* Begin *

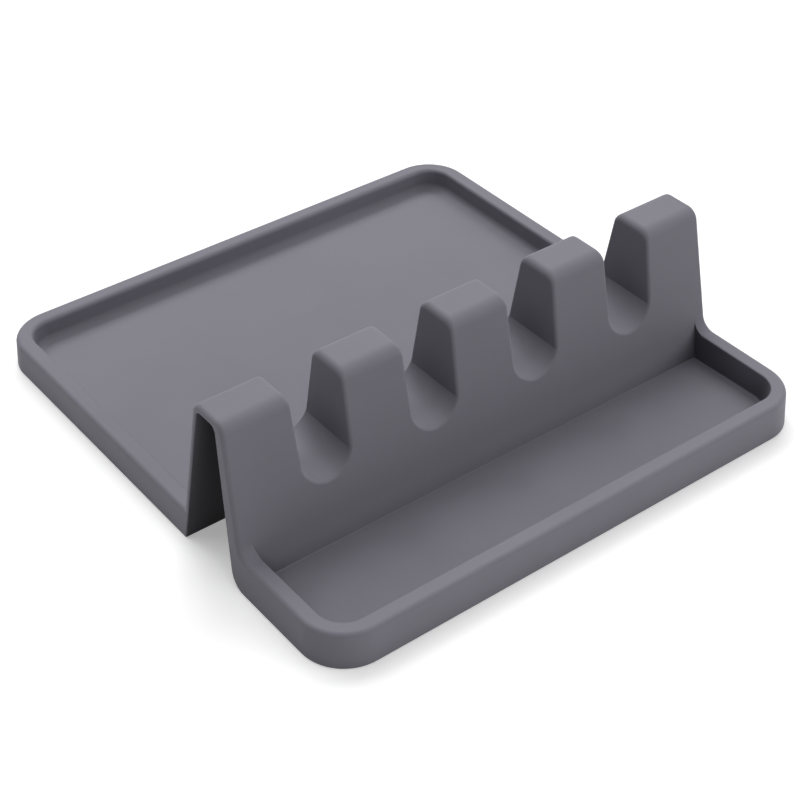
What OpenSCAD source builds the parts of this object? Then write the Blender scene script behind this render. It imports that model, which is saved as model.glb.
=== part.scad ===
// Spoon rest moulded in soft silicone: two shallow trays joined by an upright rack with four slots.
// Origin: centre of the footprint, on the table. +X along the rack, +Y to the deep rear tray, +Z up.
// Lengths are in millimetres. A draft or lean share is a slope: sideways millimetres for each millimetre
// of height. The tray and tunnel shares are parts of the whole depth.

/* [Overall size] */
// Width along the rack, at the table
width = 200; // [190:1:230]
// Depth over both trays, at the table
depth = 204; // [200:1:230]
// Height of the rack
height = 58.5; // [54:0.5:66]
// Lean of every outer face, inwards as it rises
draft_share = 0.07; // [0.04:0.005:0.12]

/* [Rear tray] */
// Share of the depth from the back edge to the rack's rear wall
rear_tray_share = 0.6093; // [0.58:0.0001:0.63]
// Height of the rear rim
rear_rim_height = 11.2; // [9:0.1:15]
// Flat width of the rear rim, its roundings included
rear_rim_width = 6.5; // [5:0.1:7]

/* [Front tray] */
// Height of the front rim
front_rim_height = 13.2; // [10:0.1:15]
// Flat width of the front rim, its roundings included
front_rim_width = 5.6; // [5:0.1:7]
// Radius of the hollow curve from the floor to the rack
front_wall_fillet = 9; // [5:0.5:12]
// Radius of the hollow curve that lifts each rim end to the rack
rim_end_fillet = 7.4; // [4:0.2:10]

/* [Both trays] */
// Radius of the outer corners in plan, at the table
corner_radius = 16; // [15:0.5:22]
// Thickness of the floors
floor_thickness = 3; // [2:0.1:4]
// Rounding along both edges of a rim
rim_rounding = 2; // [1:0.1:2.3]
// Radius of the curve between a rim and its floor
well_fillet = 3; // [1.5:0.1:4]
// Radius of the curve between the rear floor and the rack
rear_wall_fillet = 4; // [2:0.5:6]

/* [Rack] */
// Share of the depth that the tunnel under the rack takes, at the table
tunnel_share = 0.1333; // [0.125:0.0001:0.15]
// Thickness of the rear wall
rear_wall_thickness = 2.4; // [2:0.1:4]
// Thickness of the front wall at the table
front_wall_thickness = 6.6; // [5:0.1:8]
// Thickness of the finger tops
crown_thickness = 2.4; // [2:0.1:4]
// Lean of the rear wall
rear_lean_share = 0.162; // [0.12:0.002:0.17]
// Lean of the front wall's hidden face
tunnel_lean_share = 0.148; // [0.12:0.002:0.17]
// Lean of the front wall's visible face
front_lean_share = 0.19; // [0.16:0.002:0.2]
// Rounding along the rear top edge
rear_top_rounding = 2.5; // [1.5:0.1:2.6]
// Rounding along the front top edge
front_top_rounding = 4.7; // [2:0.1:4.8]
// Rounding of the underside where the front wall turns into the front tray
underside_bend = 6.5; // [3:0.5:6.5]

/* [Slots] */
// Distance from one slot to the next
slot_pitch = 42.4; // [40:0.1:46]
// Radius of the round slot bottom
slot_radius = 9.4; // [7:0.1:11]
// Height of the slot bottom above the table
slot_bottom_height = 24.3; // [20:0.1:30]
// Widening of each slot side as it rises
slot_flare_share = 0.022; // [0:0.002:0.05]
// Rounding of the finger tops' ends
finger_rounding = 3; // [1:0.1:4]
// Thickness of the channel under and beside each slot
channel_thickness = 2.5; // [2:0.1:3.5]

/* [Hidden] */
$fn = 96;
silicone = [0.235, 0.235, 0.25];

slot_count = 4;
half_width = width / 2;
back_y = depth / 2;
front_y = -depth / 2;
arc_overlap = 0.002;
tunnel_overlap = 0.15;
corner_reach_share = 1.1;
past_share = 1.2;
past_height = height * past_share;
past_width = width * past_share;
past_depth = depth * past_share;
below = -height * (past_share - 1);

// Where each face of the rack crosses a height z
rear_foot_y = back_y - depth * rear_tray_share;
tunnel_foot_y = rear_foot_y - depth * tunnel_share;
front_foot_y = tunnel_foot_y - front_wall_thickness;
function rear_outer_y(z) = rear_foot_y + rear_wall_thickness - rear_lean_share * z;
function rear_inner_y(z) = rear_foot_y - rear_lean_share * z;
function front_inner_y(z) = tunnel_foot_y + tunnel_lean_share * z;
function front_outer_y(z) = front_foot_y + front_lean_share * z;
function end_x(z) = half_width - draft_share * z;

cavity_height = height - crown_thickness;
cavity_rounding = (rear_inner_y(cavity_height) - front_inner_y(cavity_height)) / 4;
slot_centre_z = slot_bottom_height + slot_radius;
first_slot_x = -slot_pitch * (slot_count - 1) / 2;
slots = [for (i = [0 : slot_count - 1]) first_slot_x + slot_pitch * i];

// Plan geometry of a rounded corner: c is the corner, a and b lie on its two sides
function unit(v) = v / norm(v);
function half_angle(c, a, b) = acos(unit(a - c) * unit(b - c)) / 2;
function touch_point(c, a, b, r) = c + unit(a - c) * r / tan(half_angle(c, a, b));
function arc_centre(c, a, b, r) = c + unit(unit(a - c) + unit(b - c)) * r / sin(half_angle(c, a, b));

// Area between a corner and the arc that rounds it, reaching a little past the corner's two sides.
// Cut off outside corners, added to inside ones.
module corner_area(c, a, b, r) {
    centre = arc_centre(c, a, b, r);
    difference() {
        polygon([
            centre + (c - centre) * corner_reach_share,
            centre + (touch_point(c, a, b, r) - centre) * corner_reach_share,
            centre,
            centre + (touch_point(c, b, a, r) - centre) * corner_reach_share
        ]);
        translate(centre) circle(r = r + arc_overlap);
    }
}

// A section drawn as [y, z], carried along X, centred
module along_x(length) {
    rotate([90, 0, 90]) linear_extrude(height = length, center = true) children();
}

// An elevation drawn as [x, z], carried along Y, centred
module along_y(length) {
    rotate([90, 0, 0]) linear_extrude(height = length, center = true) children();
}

// Outside of the rack, seen from its end
module rack_section() {
    rear_foot = [rear_outer_y(0), 0];
    rear_top = [rear_outer_y(height), height];
    front_top = [front_outer_y(height), height];
    front_foot = [front_outer_y(0), 0];
    difference() {
        polygon([rear_foot, rear_top, front_top, front_foot]);
        corner_area(rear_top, rear_foot, front_top, rear_top_rounding);
        corner_area(front_top, rear_top, front_foot, front_top_rounding);
    }
}

// Everything between the hidden faces of the two walls
module between_walls() {
    polygon([
        [rear_inner_y(below), below],
        [rear_inner_y(past_height), past_height],
        [front_inner_y(past_height), past_height],
        [front_inner_y(below), below]
    ]);
}

// The tunnel, seen from its end, cut slightly into both walls
module tunnel_section() {
    rear_low = [rear_inner_y(below) + tunnel_overlap, below];
    rear_high = [rear_inner_y(cavity_height) + tunnel_overlap, cavity_height];
    front_high = [front_inner_y(cavity_height) - tunnel_overlap, cavity_height];
    front_low = [front_inner_y(below) - tunnel_overlap, below];
    difference() {
        polygon([rear_low, rear_high, front_high, front_low]);
        corner_area(rear_high, rear_low, front_high, cavity_rounding);
        corner_area(front_high, rear_high, front_low, cavity_rounding);
    }
}

// One slot, widened on every side by grow
module slot_elevation(grow) {
    radius = slot_radius + grow;
    flared = radius + slot_flare_share * (past_height - slot_centre_z);
    translate([0, slot_centre_z]) circle(r = radius);
    polygon([
        [-radius, slot_centre_z],
        [radius, slot_centre_z],
        [flared, past_height],
        [-flared, past_height]
    ]);
}

// The rounded tips of the two fingers beside a slot
module slot_tips() {
    reach = slot_radius + slot_flare_share * (height - slot_centre_z);
    for (side = [-1, 1]) {
        tip = [side * reach, height];
        low = [side * slot_radius, slot_centre_z];
        beyond = [side * (reach + slot_radius), height];
        corner_area(tip, low, beyond, finger_rounding);
    }
}

// The rack seen from the front: five fingers over a solid band
module rack_elevation() {
    difference() {
        polygon([
            [-end_x(0), 0],
            [end_x(0), 0],
            [end_x(height), height],
            [-end_x(height), height]
        ]);
        for (side = [-1, 1]) {
            tip = [side * end_x(height), height];
            corner_area(tip, [side * end_x(0), 0], [0, height], finger_rounding);
        }
        for (x = slots) {
            translate([x, 0]) slot_elevation(0);
            translate([x, 0]) slot_tips();
        }
    }
}

// The hollow behind the fingers, open at both ends of the rack
module hollow_elevation() {
    difference() {
        translate([-past_width / 2, below]) square([past_width, past_height - below]);
        for (x = slots) {
            translate([x, 0]) slot_elevation(channel_thickness);
        }
    }
}

// Rim and strip of floor in section: [inwards from the outer foot, z]
module rim_section(rim_height, rim_width) {
    outer_foot = [0, 0];
    outer_top = [draft_share * rim_height, rim_height];
    inner_top = outer_top + [rim_width, 0];
    inner_foot = [inner_top.x + draft_share * (rim_height - floor_thickness), floor_thickness];
    floor_end = [corner_radius, floor_thickness];
    difference() {
        polygon([outer_foot, outer_top, inner_top, inner_foot, floor_end, [corner_radius, 0]]);
        corner_area(outer_top, outer_foot, inner_top, rim_rounding);
        corner_area(inner_top, outer_top, inner_foot, rim_rounding);
    }
    corner_area(inner_foot, inner_top, floor_end, well_fillet);
}

// A straight length of rim whose outer foot lies on x = half_width, from y = 0 to y = length
module side_rim(rim_height, rim_width, length) {
    translate([half_width, length, 0])
        rotate([90, 0, 0])
            linear_extrude(height = length)
                mirror([1, 0]) rim_section(rim_height, rim_width);
}

// A quarter turn of rim about the corner's axis, from +X to +Y
module corner_rim(rim_height, rim_width) {
    rotate_extrude(angle = 90)
        translate([corner_radius, 0]) mirror([1, 0]) rim_section(rim_height, rim_width);
}

// A tray open towards y = 0, with its end rim at y = length
module open_tray(rim_height, rim_width, length) {
    straight = length - corner_radius;
    for (side = [0, 1]) {
        mirror([side, 0, 0]) {
            side_rim(rim_height, rim_width, straight);
            translate([half_width - corner_radius, straight, 0]) corner_rim(rim_height, rim_width);
        }
    }
    translate([-half_width + corner_radius, straight, 0])
        rotate([90, 0, 90])
            linear_extrude(height = width - 2 * corner_radius)
                translate([corner_radius, 0]) mirror([1, 0]) rim_section(rim_height, rim_width);
    translate([-half_width + corner_radius, 0, 0])
        cube([width - 2 * corner_radius, straight, floor_thickness]);
}

// Half the width of the floor between the side rims
function floor_half(rim_height, rim_width) =
    half_width - rim_width - draft_share * (rim_height * 2 - floor_thickness);

module rear_tray() {
    wall_high = [rear_outer_y(height), height];
    floor_corner = [rear_outer_y(floor_thickness), floor_thickness];
    color(silicone)
        difference() {
            union() {
                translate([0, rear_inner_y(height), 0])
                    open_tray(rear_rim_height, rear_rim_width, back_y - rear_inner_y(height));
                along_x(2 * floor_half(rear_rim_height, rear_rim_width))
                    corner_area(floor_corner, wall_high, [back_y, floor_thickness], rear_wall_fillet);
            }
            along_x(past_width)
                polygon([
                    [rear_outer_y(below), below],
                    [rear_outer_y(past_height), past_height],
                    [front_y, past_height],
                    [front_y, below]
                ]);
        }
}

module rack_rear_wall() {
    color(silicone)
        intersection() {
            along_x(past_width)
                intersection() {
                    rack_section();
                    polygon([
                        [rear_inner_y(below), below],
                        [rear_inner_y(past_height), past_height],
                        [back_y, past_height],
                        [back_y, below]
                    ]);
                }
            along_y(past_depth) rack_elevation();
        }
}

module rack_crown() {
    color(silicone)
        difference() {
            intersection() {
                along_x(past_width)
                    intersection() {
                        rack_section();
                        between_walls();
                    }
                along_y(past_depth) rack_elevation();
            }
            intersection() {
                along_x(past_width) tunnel_section();
                along_y(past_depth) hollow_elevation();
            }
        }
}

module rack_front_wall() {
    foot = [front_inner_y(0), 0];
    high = [front_inner_y(height), height];
    color(silicone)
        intersection() {
            along_x(past_width)
                difference() {
                    intersection() {
                        rack_section();
                        polygon([
                            [front_inner_y(below), below],
                            [front_inner_y(past_height), past_height],
                            [front_y, past_height],
                            [front_y, below]
                        ]);
                    }
                    corner_area(foot, high, [front_outer_y(0), 0], underside_bend);
                }
            along_y(past_depth) rack_elevation();
        }
}

// The side rims' outline in elevation, carried up past the rim for the swept ends
module rim_end_elevation() {
    low = front_rim_height - rim_rounding;
    top = front_rim_height + rim_end_fillet;
    inner = end_x(front_rim_height) - front_rim_width;
    for (side = [-1, 1]) {
        polygon([
            [side * end_x(low), low],
            [side * end_x(top), top],
            [side * inner, top],
            [side * inner, low]
        ]);
    }
}

module front_tray() {
    wall_high = [front_outer_y(height), height];
    floor_corner = [front_outer_y(floor_thickness), floor_thickness];
    rim_corner = [front_outer_y(front_rim_height), front_rim_height];
    color(silicone)
        difference() {
            union() {
                rotate([0, 0, 180])
                    translate([0, -front_outer_y(height), 0])
                        open_tray(front_rim_height, front_rim_width, front_outer_y(height) - front_y);
                along_x(2 * floor_half(front_rim_height, front_rim_width))
                    corner_area(floor_corner, wall_high, [front_y, floor_thickness], front_wall_fillet);
                intersection() {
                    along_x(past_width)
                        corner_area(rim_corner, wall_high, [front_y, front_rim_height], rim_end_fillet);
                    along_y(past_depth) rim_end_elevation();
                }
            }
            along_x(past_width)
                polygon([
                    [front_outer_y(below), below],
                    [front_outer_y(past_height), past_height],
                    [back_y, past_height],
                    [back_y, below]
                ]);
        }
}

rear_tray();
rack_rear_wall();
rack_crown();
rack_front_wall();
front_tray();
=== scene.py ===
import math

import bmesh
import bpy
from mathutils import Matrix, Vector


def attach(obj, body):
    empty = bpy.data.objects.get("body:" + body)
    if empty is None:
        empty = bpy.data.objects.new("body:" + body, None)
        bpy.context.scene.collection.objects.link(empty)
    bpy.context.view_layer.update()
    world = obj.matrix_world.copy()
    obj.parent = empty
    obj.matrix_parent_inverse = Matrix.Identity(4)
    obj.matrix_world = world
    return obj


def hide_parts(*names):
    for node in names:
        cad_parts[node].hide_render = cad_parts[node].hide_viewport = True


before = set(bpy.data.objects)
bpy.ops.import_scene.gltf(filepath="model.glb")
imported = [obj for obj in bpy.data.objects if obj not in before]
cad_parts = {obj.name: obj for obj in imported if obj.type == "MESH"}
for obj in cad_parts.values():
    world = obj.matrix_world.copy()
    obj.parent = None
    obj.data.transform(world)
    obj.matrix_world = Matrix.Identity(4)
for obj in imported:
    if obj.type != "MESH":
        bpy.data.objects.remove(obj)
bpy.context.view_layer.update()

mm = 0.001

# Sizes of the rest. A share is a slope: how far a face leans sideways for each length that it rises.
half_width = 100 * mm
front_y = -102 * mm
back_y = 102 * mm
rack_height = 58.5 * mm
draft_share = 0.07
end_draft_share = 0.045
floor_thickness = 3 * mm
corner_radius = 16 * mm

front_rim_height = 13.2 * mm
front_rim_width = 5.6 * mm
rear_rim_height = 11.2 * mm
rear_rim_width = 6.1 * mm

# The rack: places of its faces at the table, their lean, and its thin top
rear_foot_y = -19.9 * mm
tunnel_rear_y = -22.3 * mm
tunnel_front_y = -49.5 * mm
front_foot_y = -56.1 * mm
rear_lean_share = 0.162
tunnel_lean_share = 0.148
front_lean_share = 0.19
crown_thickness = 2.4 * mm
cavity_height = rack_height - crown_thickness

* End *

- Description of the task -
Copy out exactly the lines from the one containing "wall_high = [front_outer_y(height), height];" to the one containing "obj.data.transform(world)", both ends inclusive.

- Task answer -
    wall_high = [front_outer_y(height), height];
    floor_corner = [front_outer_y(floor_thickness), floor_thickness];
    rim_corner = [front_outer_y(front_rim_height), front_rim_height];
    color(silicone)
        difference() {
            union() {
                rotate([0, 0, 180])
                    translate([0, -front_outer_y(height), 0])
                        open_tray(front_rim_height, front_rim_width, front_outer_y(height) - front_y);
                along_x(2 * floor_half(front_rim_height, front_rim_width))
                    corner_area(floor_corner, wall_high, [front_y, floor_thickness], front_wall_fillet);
                intersection() {
                    along_x(past_width)
                        corner_area(rim_corner, wall_high, [front_y, front_rim_height], rim_end_fillet);
                    along_y(past_depth) rim_end_elevation();
                }
            }
            along_x(past_width)
                polygon([
                    [front_outer_y(below), below],
                    [front_outer_y(past_height), past_height],
                    [back_y, past_height],
                    [back_y, below]
                ]);
        }
}

rear_tray();
rack_rear_wall();
rack_crown();
rack_front_wall();
front_tray();
=== scene.py ===
import math

import bmesh
import bpy
from mathutils import Matrix, Vector


def attach(obj, body):
    empty = bpy.data.objects.get("body:" + body)
    if empty is None:
        empty = bpy.data.objects.new("body:" + body, None)
        bpy.context.scene.collection.objects.link(empty)
    bpy.context.view_layer.update()
    world = obj.matrix_world.copy()
    obj.parent = empty
    obj.matrix_parent_inverse = Matrix.Identity(4)
    obj.matrix_world = world
    return obj


def hide_parts(*names):
    for node in names:
        cad_parts[node].hide_render = cad_parts[node].hide_viewport = True


before = set(bpy.data.objects)
bpy.ops.import_scene.gltf(filepath="model.glb")
imported = [obj for obj in bpy.data.objects if obj not in before]
cad_parts = {obj.name: obj for obj in imported if obj.type == "MESH"}
for obj in cad_parts.values():
    world = obj.matrix_world.copy()
    obj.parent = None
    obj.data.transform(world)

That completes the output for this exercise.